The year is 1972 and Suzy Whitman, a young Vassar graduate, has followed her glamorous older sister to the Southern California beach town of Sela del Mar where the two work as air stewardess and Suzy gets caught up in the worlds of drug smuggling and skyjacking.
Riley skillfully fuels Suzy’s desire for self-determination with the indignities heaped upon her and her fellow stews — weigh-ins, height requirements, makeup checks ... There’s a familiar bicoastal rivalry in these pages. Held against New York, Riley’s California is 'a dumb pretty,' 'a physical space with its back turned on the news,' balmy and happening but also a provincial, apolitical la-la land...While the regional binary feels familiar, Riley has a stylish grasp of setting as the axis of place and time, writing about the era with captivating authority, palpable texture and a sure-footed knack for rebuilding a moment out of its pop detritus. Enthusiasts of ’70s music and literature will tumble into delightful pockets of nostalgia ... Ultimately, Riley’s vividly realized setting and Suzy’s firecracker spirit collide in a surprising whiplash climax. What do we do when we run out of continent? Fly Me hazards an answer to Joan Didion’s predicament: We take to the skies.

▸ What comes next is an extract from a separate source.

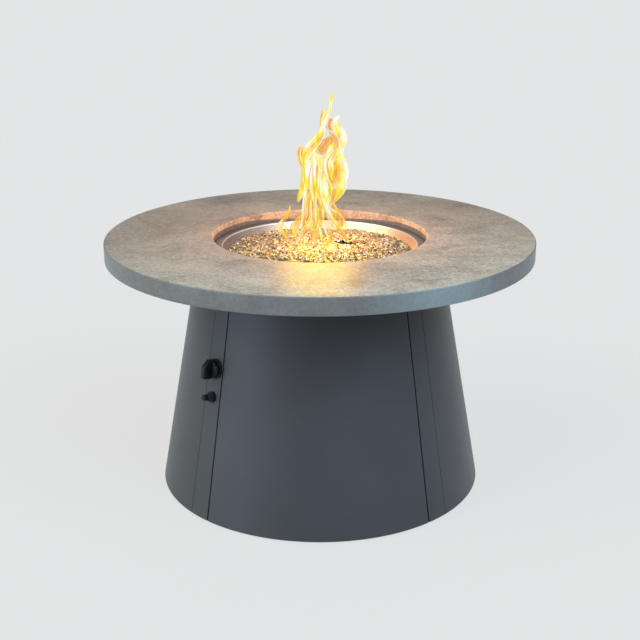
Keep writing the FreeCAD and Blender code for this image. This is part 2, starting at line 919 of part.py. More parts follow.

[Riley] perfectly captures not only the pleasures of California living, but also, more specifically, the rapturous initiation by which those from harsher climes give themselves over to the Golden State (even if sometimes self-consciously). Indeed, he carefully, credibly evokes the subtle distinction between the two approaches to California dreaming: the way of those who were born to it, and the way of those who are called to it ... Riley manages to avoid any embarrassingly tired truisms, and to see his locale through fresh eyes. Indeed, the landscape becomes one of the central — and most compelling — characters in the book ... the novel is a vibrant, pitch-perfect rendering of decadent beachside youth culture, with its surfing, drugs, rock ’n’ roll, and all-day parties ... Riley is fond of metaphors, and while they’re almost always spot on, the sheer profusion can become fatiguing, pulling attention away from the story.
One of this summer's freshest novels, Fly Me by Daniel Riley, offers a powerful glimpse into this 'California Girl' archetype ... Fly Me proves that the true 'California Girl' embraces the sadness and chaos of experience, grabbing her narrative back from all those who've tried to write her story ... Suzy Whitman, like Cher and Elle before her, is a classic 'California Girl.' She explores, she subverts, and, despite her tireless chorus of critics, she always finds a way back to herself.